Copy out every line of the records where the string "each" occurs.
── Dataset extract
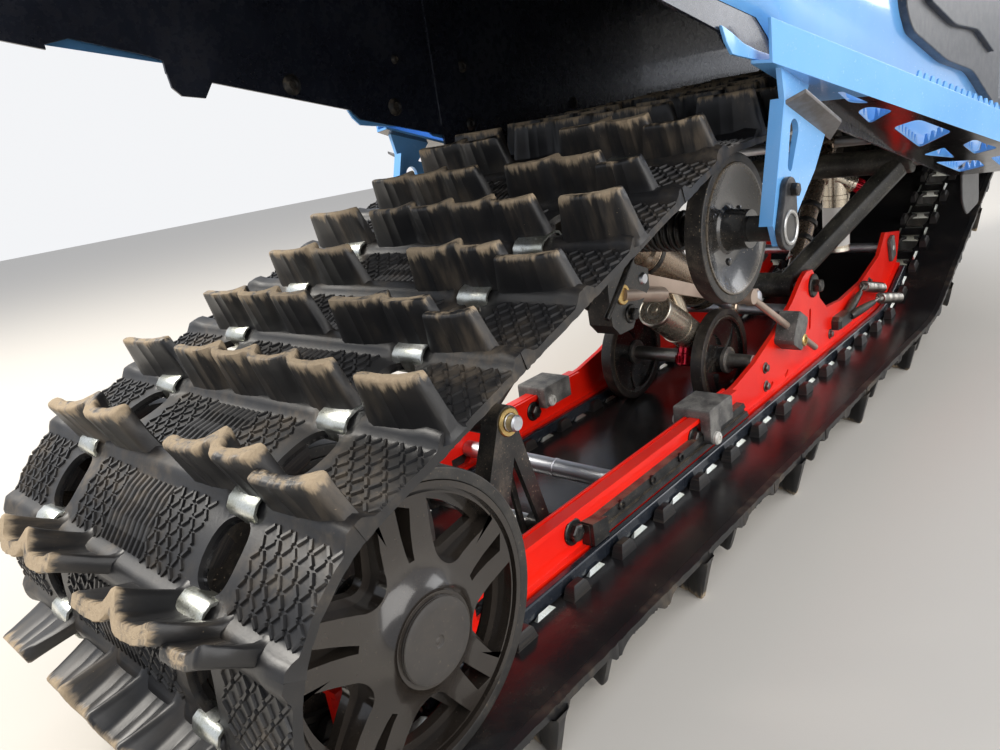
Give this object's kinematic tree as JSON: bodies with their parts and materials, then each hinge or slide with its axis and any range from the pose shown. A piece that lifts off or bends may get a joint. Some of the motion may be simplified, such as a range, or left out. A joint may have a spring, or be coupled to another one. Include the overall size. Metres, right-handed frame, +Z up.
{
  "type": "snowmobile rear track unit",
  "caption": "Lugged snow track on sliding rails with its idler wheels, suspension arms, tunnel and running boards, which drives and carries the rear of a snowmobile.",
  "frame": {"origin": "on the floor, under the middle of the whole unit", "axes": "+X forward, +Y to the rider's left, +Z up"},
  "size_m": [1.8332, 0.83, 0.719],
  "materials": {
    "track_rubber": "dusty black",
    "wheel_plastic": "glossy brown-black",
    "wheel_rubber": "black, dusty",
    "red_rail": "gloss red",
    "slide_plastic": "worn black",
    "block_plastic": "dark grey",
    "steel": "satin",
    "black_metal": "satin black",
    "tunnel_metal": "dark, dusty",
    "blue_metal": "gloss light blue"
  },
  "bodies": {
    "root": {"track": "track_rubber", "drive_axle": "steel", "drive_sprockets": "block_plastic", "rear_wheel_discs": "wheel_plastic", "rear_inner_discs": "wheel_plastic", "rear_wheel_rings": "wheel_rubber", "rear_axle": "steel", "upper_wheel_discs": "wheel_plastic", "upper_wheel_rings": "wheel_rubber", "upper_shaft": "steel", "mid_wheel_discs": "wheel_plastic", "mid_wheel_rings": "wheel_rubber", "mid_shaft": "steel", "rail_left": "red_rail", "rail_right": "red_rail", "slide_left": "slide_plastic", "slide_right": "slide_plastic", "rail_brace_left": "black_metal", "rail_brace_right": "black_metal", "stop_block_left": "block_plastic", "stop_block_right": "block_plastic", "cross_tubes": "steel", "link_shafts": "steel", "rear_links": "black_metal", "rear_arm": "black_metal", "front_arm": "black_metal", "front_shafts": "steel", "tunnel_side_left": "tunnel_metal", "tunnel_side_right": "tunnel_metal", "tunnel_roof": "tunnel_metal", "running_board_left": "blue_metal", "running_board_right": "blue_metal", "drop_bracket_left": "blue_metal", "drop_bracket_right": "blue_metal", "cam_plate_left": "black_metal", "cam_plate_right": "black_metal"}
  },
  "joints": []
}
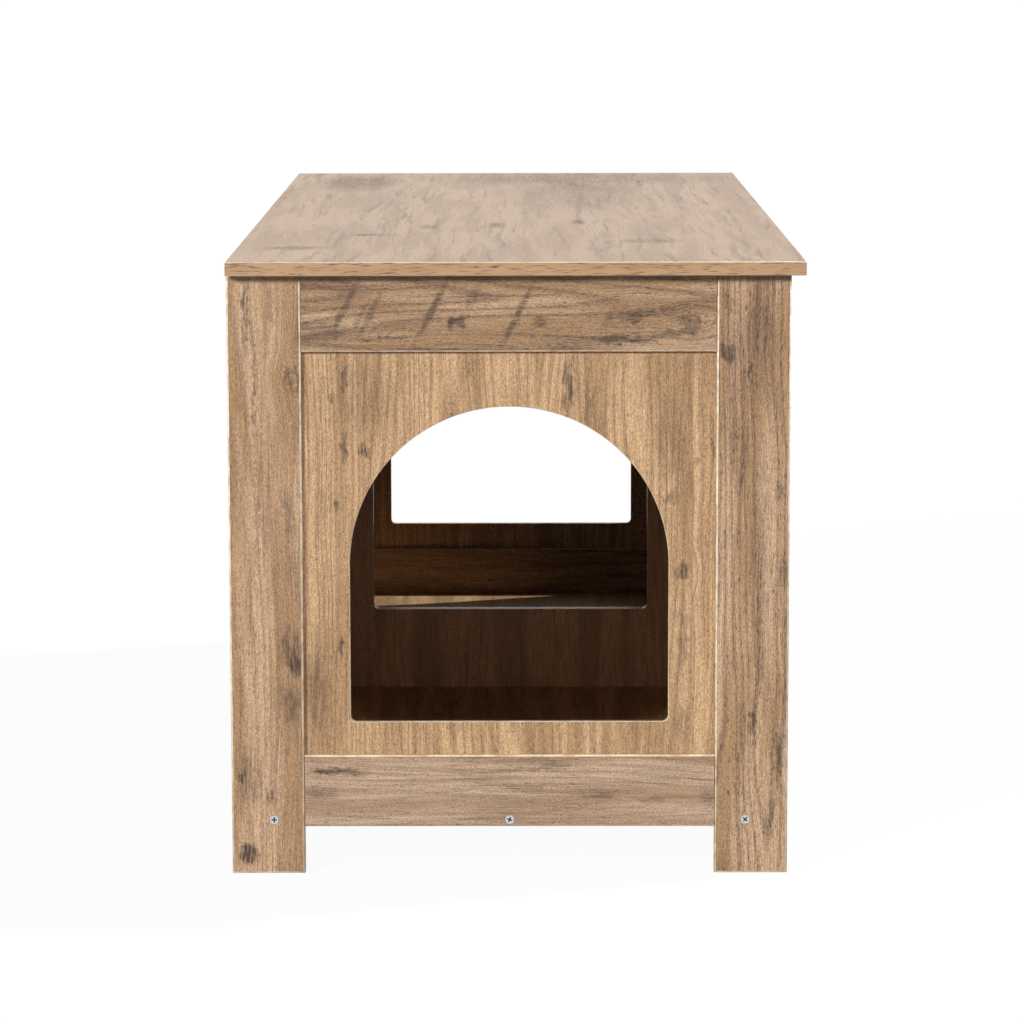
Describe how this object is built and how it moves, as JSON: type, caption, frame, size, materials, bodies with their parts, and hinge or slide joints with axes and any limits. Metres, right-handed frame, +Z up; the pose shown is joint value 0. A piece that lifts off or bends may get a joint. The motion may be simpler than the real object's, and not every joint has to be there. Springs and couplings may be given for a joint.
{
  "type": "cat litter box cabinet",
  "caption": "Long low wood-grain cabinet that hides a litter box: framed ends with an arched way in, an arched divider inside, inset framed doors in front and a flat top.",
  "frame": {"origin": "on the floor, at the middle of the footprint of the whole object, knobs included", "axes": "+X along the length, from the left end to the right end as seen from the doors; +Y from the doors to the back; +Z up"},
  "size_m": [1.2, 0.512, 0.54],
  "materials": {
    "top_laminate": "printed weathered-oak laminate, pale greyish pink tan, satin",
    "frame_laminate": "printed rustic oak laminate with dark streaks and knots, satin",
    "panel_laminate": "printed honey oak laminate, satin",
    "zinc_steel": "bright zinc plating",
    "black_iron": "matt black powder coat",
    "catch_plastic": "brown moulded plastic",
    "black_plastic": "black moulded plastic"
  },
  "bodies": {
    "carcass": {"top_board": "top_laminate", "floor_board": "panel_laminate", "divider_panel": "panel_laminate", "centre_foot": "black_plastic", "left_end_front_stile": "frame_laminate", "left_end_back_stile": "frame_laminate", "left_end_bottom_rail": "frame_laminate", "left_end_top_rail": "frame_laminate", "left_end_arch_panel": "panel_laminate", "left_end_screw_1": "zinc_steel", "left_end_screw_2": "zinc_steel", "left_end_screw_3": "zinc_steel", "right_end_front_stile": "frame_laminate", "right_end_back_stile": "frame_laminate", "right_end_bottom_rail": "frame_laminate", "right_end_top_rail": "frame_laminate", "right_end_arch_panel": "panel_laminate", "right_end_screw_1": "zinc_steel", "right_end_screw_2": "zinc_steel", "right_end_screw_3": "zinc_steel", "front_bottom_rail": "frame_laminate", "front_top_rail": "frame_laminate", "front_centre_stile": "frame_laminate", "back_bottom_rail": "frame_laminate", "back_top_rail": "frame_laminate", "back_centre_stile": "frame_laminate", "back_panel_left": "panel_laminate", "back_panel_right": "panel_laminate", "left_door_upper_hinge_frame_leaf": "black_iron", "left_door_upper_hinge_pin": "black_iron", "left_door_lower_hinge_frame_leaf": "black_iron", "left_door_lower_hinge_pin": "black_iron", "right_door_upper_hinge_frame_leaf": "black_iron", "right_door_upper_hinge_pin": "black_iron", "right_door_lower_hinge_frame_leaf": "black_iron", "right_door_lower_hinge_pin": "black_iron", "left_catch": "catch_plastic", "right_catch": "catch_plastic"},
    "left_door": {"left_door_hinge_stile": "frame_laminate", "left_door_latch_stile": "frame_laminate", "left_door_top_rail": "frame_laminate", "left_door_bottom_rail": "frame_laminate", "left_door_panel": "panel_laminate", "left_door_knob": "black_iron", "left_door_knob_screw": "zinc_steel", "left_door_strike_plate": "zinc_steel", "left_door_upper_hinge_door_leaf": "black_iron", "left_door_lower_hinge_door_leaf": "black_iron"},
    "right_door": {"right_door_hinge_stile": "frame_laminate", "right_door_latch_stile": "frame_laminate", "right_door_top_rail": "frame_laminate", "right_door_bottom_rail": "frame_laminate", "right_door_panel": "panel_laminate", "right_door_knob": "black_iron", "right_door_knob_screw": "zinc_steel", "right_door_strike_plate": "zinc_steel", "right_door_upper_hinge_door_leaf": "black_iron", "right_door_lower_hinge_door_leaf": "black_iron"}
  },
  "joints": [
    {"name": "left_door_swing", "type": "hinge", "parent": "carcass", "child": "left_door", "pos_m": [-0.5701, -0.2289, 0.297], "axis": [0, 0, -1], "range_deg": [0, 110]},
    {"name": "right_door_swing", "type": "hinge", "parent": "carcass", "child": "right_door", "pos_m": [0.5701, -0.2289, 0.297], "axis": [0, 0, 1], "range_deg": [0, 110]}
  ]
}
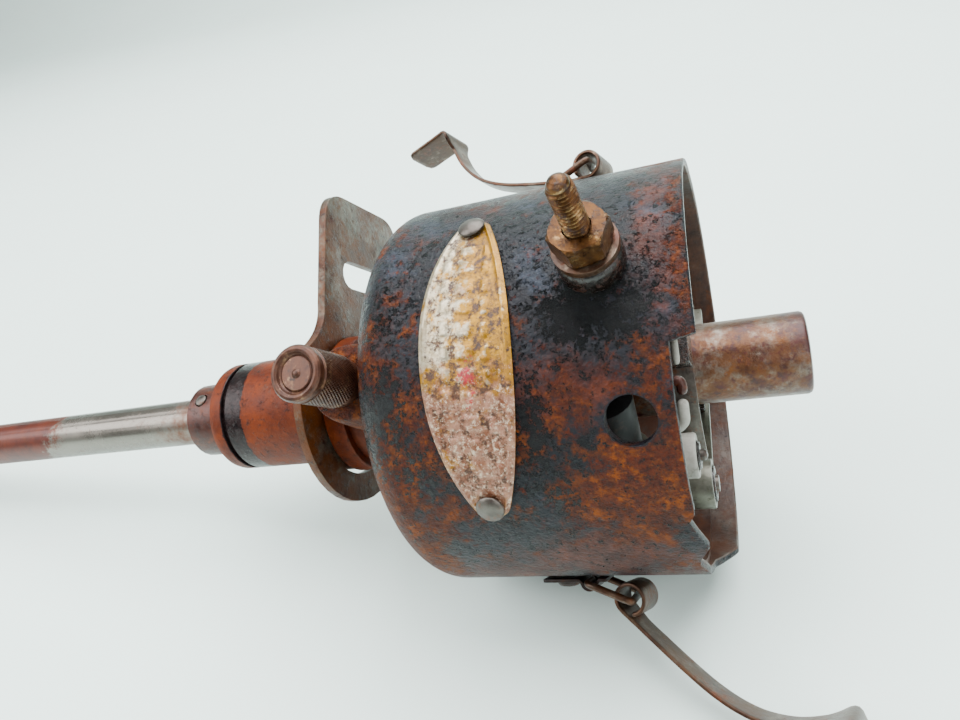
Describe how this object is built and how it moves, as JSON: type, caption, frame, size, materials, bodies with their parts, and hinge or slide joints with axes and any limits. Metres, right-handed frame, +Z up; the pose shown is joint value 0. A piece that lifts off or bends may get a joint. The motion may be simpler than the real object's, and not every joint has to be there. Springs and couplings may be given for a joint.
{
  "type": "ignition distributor without cap or rotor",
  "caption": "Old automotive ignition distributor lying on its side without its cap: round bowl with breaker parts, long drive shaft, two sprung cap clips and an advance plate.",
  "frame": {"origin": "centre of the underside of the bounding box, on the surface it lies on", "axes": "+Z up; +X the long way, from the free end of the drive shaft towards the open mouth of the bowl; +Y away from the side with the nameplate"},
  "size_m": [0.3672, 0.1232, 0.1058],
  "materials": {
    "enamelled_iron": "worn black enamel over rusting cast iron",
    "bearing_bronze": "oiled bearing bronze",
    "plate_brass": "tarnished and rust-stained brass",
    "bare_steel": "dull bare steel",
    "worn_shaft_steel": "turned steel with rust in patches",
    "cup_bronze": "browned bronze, knurled",
    "terminal_bronze": "browned bronze",
    "black_fibre": "dark pressed fibre",
    "spring_steel": "browned spring steel",
    "rusty_steel": "rusted steel",
    "plated_steel": "dull zinc plating",
    "felt": "oil-soaked felt",
    "lead_rubber": "aged rubber and cloth"
  },
  "bodies": {
    "housing": {"housing": "enamelled_iron", "upper_bushing": "bearing_bronze", "lower_bushing": "bearing_bronze", "nameplate": "plate_brass", "nameplate_rivet_upper": "bare_steel", "nameplate_rivet_lower": "bare_steel", "grease_cup_stem": "cup_bronze", "terminal_insulator_outer": "black_fibre", "terminal_insulator_inner": "black_fibre", "terminal_lock_washer": "spring_steel", "terminal_nut": "terminal_bronze", "terminal_stud": "terminal_bronze", "upper_clip_bail": "spring_steel", "upper_clip_bracket": "rusty_steel", "upper_clip_rivet": "bare_steel", "lower_clip_bail": "spring_steel", "lower_clip_bracket": "rusty_steel", "lower_clip_rivet": "bare_steel", "plate_retaining_ring": "rusty_steel", "breaker_plate": "bare_steel", "breaker_plate_screw_1": "bare_steel", "breaker_plate_screw_2": "bare_steel", "breaker_plate_screw_3": "bare_steel", "breaker_pivot_post": "bare_steel", "fixed_contact": "bare_steel", "contact_bracket": "plated_steel", "contact_lock_screw": "bare_steel", "breaker_spring": "spring_steel", "spring_post": "black_fibre", "condenser": "plated_steel", "condenser_strap": "plated_steel", "condenser_screw": "bare_steel", "primary_lead": "lead_rubber", "condenser_lead": "lead_rubber"},
    "drive": {"drive_shaft": "worn_shaft_steel", "thrust_collar": "rusty_steel", "collar_pin": "bare_steel", "thrust_washer": "black_fibre", "governor_plate": "bare_steel", "weight_pin_1": "bare_steel", "weight_pin_2": "bare_steel", "spring_peg_1": "bare_steel", "spring_peg_2": "bare_steel", "governor_spring_1": "spring_steel", "governor_spring_2": "spring_steel"},
    "cam": {"cam_sleeve": "worn_shaft_steel", "oil_wick": "felt"},
    "weight_1": {"governor_weight_1": "bare_steel"},
    "weight_2": {"governor_weight_2": "bare_steel"},
    "breaker": {"breaker_arm": "plated_steel", "breaker_arm_bush": "black_fibre", "rubbing_block": "black_fibre", "moving_contact": "bare_steel"},
    "upper_clip": {"upper_clip": "spring_steel"},
    "lower_clip": {"lower_clip": "spring_steel"},
    "grease_cap": {"grease_cup_cap": "cup_bronze"},
    "advance_plate": {"advance_plate": "rusty_steel"}
  },
  "joints": [
    {"name": "shaft_spin", "type": "hinge", "parent": "housing", "child": "drive", "pos_m": [0.1544, 0.00359, 0.04932], "axis": [0.9919, 0, 0.1272], "continuous": true},
    {"name": "cam_advance", "type": "hinge", "parent": "drive", "child": "cam", "pos_m": [0.1544, 0.00359, 0.04932], "axis": [0.9919, 0, 0.1272], "range_deg": [0, 11], "stiffness_Nm_per_rad": 0.4},
    {"name": "weight_1_swing", "type": "hinge", "parent": "drive", "child": "weight_1", "pos_m": [0.10505, -0.013, 0.05678], "axis": [-0.9919, 0, -0.1272], "range_deg": [0, 14]},
    {"name": "weight_2_swing", "type": "hinge", "parent": "drive", "child": "weight_2", "pos_m": [0.10853, 0.02018, 0.02964], "axis": [-0.9919, 0, -0.1272], "range_deg": [0, 14]},
    {"name": "breaker_arm_swing", "type": "hinge", "parent": "housing", "child": "breaker", "pos_m": [0.15137, -0.01625, 0.03359], "axis": [-0.9919, 0, -0.1272], "range_deg": [0, 5], "stiffness_Nm_per_rad": 0.5},
    {"name": "upper_clip_swing", "type": "hinge", "parent": "housing", "child": "upper_clip", "pos_m": [0.12914, 0.03753, 0.08016], "axis": [-0.2944, -0.6903, 0.6609], "range_deg": [-174, 0]},
    {"name": "lower_clip_swing", "type": "hinge", "parent": "housing", "child": "lower_clip", "pos_m": [0.13799, -0.02985, 0.01363], "axis": [0.2944, 0.6903, -0.6609], "range_deg": [-51.5, 120]},
    {"name": "grease_cap_turn", "type": "hinge", "parent": "housing", "child": "grease_cap", "pos_m": [0.08012, -0.02419, 0.06881], "axis": [-0.0915, -0.6945, 0.7136], "range_deg": [-180, 180]},
    {"name": "plate_turn", "type": "hinge", "parent": "housing", "child": "advance_plate", "pos_m": [0.1544, 0.00359, 0.04932], "axis": [0.9919, 0, 0.1272], "range_deg": [-15, 15]}
  ],
  "couplings": [
    {"joint": "weight_1_swing", "follows": "cam_advance", "ratio": 1.25},
    {"joint": "weight_2_swing", "follows": "cam_advance", "ratio": 1.25}
  ]
}
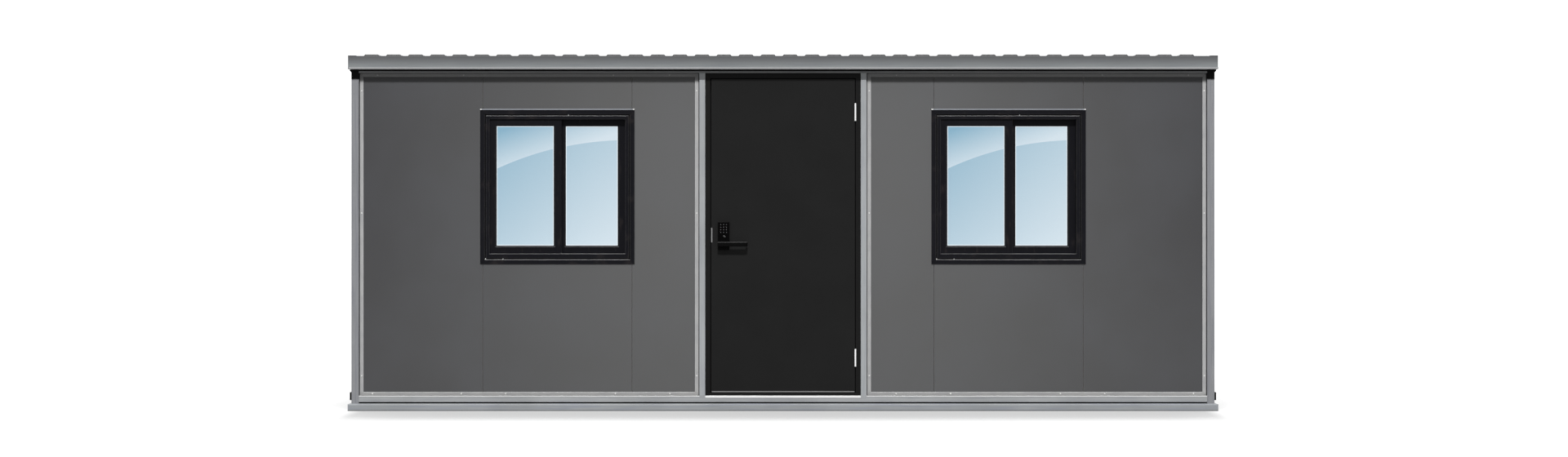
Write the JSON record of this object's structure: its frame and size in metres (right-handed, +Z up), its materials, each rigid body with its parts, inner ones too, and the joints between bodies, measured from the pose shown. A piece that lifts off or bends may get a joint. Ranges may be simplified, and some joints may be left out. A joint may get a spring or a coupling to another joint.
{
  "type": "portable cabin",
  "caption": "Portable flat-roofed cabin of insulated panels on a steel frame, with a hinged steel door between sliding windows.",
  "frame": {"origin": "on the ground under the middle of the base", "axes": "+X along the front to the right as seen from outside, +Y from the front to the back, +Z up"},
  "size_m": [5.8, 2.5, 2.38],
  "materials": {
    "base_paint": "satin grey paint on steel",
    "floor_board": "bare board",
    "black_rubber": "matt black",
    "black_block": "matt black",
    "frame_steel": "satin light grey paint on steel",
    "panel_paint": "satin dark grey coated sheet",
    "trim_metal": "satin light grey",
    "window_profile": "satin black powder coat",
    "window_glass": "clear, pale blue",
    "door_frame_paint": "satin black paint",
    "threshold_metal": "mill finish",
    "door_paint": "satin charcoal paint",
    "stainless": "polished",
    "lock_case": "black",
    "lever_finish": "black",
    "roof_frame_steel": "satin grey paint on steel",
    "ceiling_paint": "satin white",
    "fascia_paint": "satin grey paint on steel",
    "roof_sheet_steel": "satin grey coated sheet"
  },
  "bodies": {
    "cabin": {"back_panels": "panel_paint", "back_trims": "trim_metal", "back_wall_rails": "frame_steel", "base_rail_back": "base_paint", "base_rail_front": "base_paint", "base_rail_left": "base_paint", "base_rail_right": "base_paint", "ceiling_panel": "ceiling_paint", "corner_blocks": "black_block", "corner_posts_back": "frame_steel", "corner_posts_front": "frame_steel", "door_frame": "door_frame_paint", "door_post_left": "frame_steel", "door_post_right": "frame_steel", "door_threshold": "threshold_metal", "end_foot_seals": "black_rubber", "end_trims": "trim_metal", "floor_deck": "floor_board", "floor_joists": "base_paint", "front_bottom_rail": "frame_steel", "front_left_panels": "panel_paint", "front_right_panels": "panel_paint", "front_top_rail": "frame_steel", "front_trims": "trim_metal", "hinge_halves_fixed": "stainless", "left_end_panels": "panel_paint", "left_end_rails": "frame_steel", "right_end_panels": "panel_paint", "right_end_rails": "frame_steel", "roof_battens": "roof_frame_steel", "roof_end_beams": "roof_frame_steel", "roof_fascia_back": "fascia_paint", "roof_fascia_ends": "fascia_paint", "roof_fascia_front": "fascia_paint", "roof_long_beams": "roof_frame_steel", "roof_rafters": "roof_frame_steel", "roof_sheet": "roof_sheet_steel", "wall_seals": "black_rubber", "window_left_frame": "window_profile", "window_left_front_sash": "window_profile", "window_left_glass": "window_glass", "window_left_rear_sash": "window_profile", "window_right_frame": "window_profile", "window_right_front_sash": "window_profile", "window_right_glass": "window_glass", "window_right_rear_sash": "window_profile"},
    "door": {"door_leaf": "door_paint", "door_sweep": "threshold_metal", "latch_plate": "stainless", "hinge_halves_moving": "stainless", "door_lock": "lock_case"},
    "lever": {"door_lever": "lever_finish"}
  },
  "joints": [
    {"name": "door_hinge", "type": "hinge", "parent": "cabin", "child": "door", "pos_m": [0.4845, -1.192, 1.174], "axis": [0, 0, 1], "range_deg": [0, 170]},
    {"name": "lever_turn", "type": "hinge", "parent": "door", "child": "lever", "pos_m": [-0.397, -1.1625, 1.112], "axis": [0, 1, 0], "range_deg": [0, 45], "stiffness_Nm_per_rad": 2, "springref_deg": -20.05}
  ]
}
────
## Exercise solution
Give this object's kinematic tree as JSON: bodies with their parts and materials, then each hinge or slide with its axis and any range from the pose shown. A piece that lifts off or bends may get a joint. Some of the motion may be simplified, such as a range, or left out. A joint may have a spring, or be coupled to another one. Include the overall size. Metres, right-handed frame, +Z up.
Write the JSON record of this object's structure: its frame and size in metres (right-handed, +Z up), its materials, each rigid body with its parts, inner ones too, and the joints between bodies, measured from the pose shown. A piece that lifts off or bends may get a joint. Ranges may be simplified, and some joints may be left out. A joint may get a spring or a coupling to another joint.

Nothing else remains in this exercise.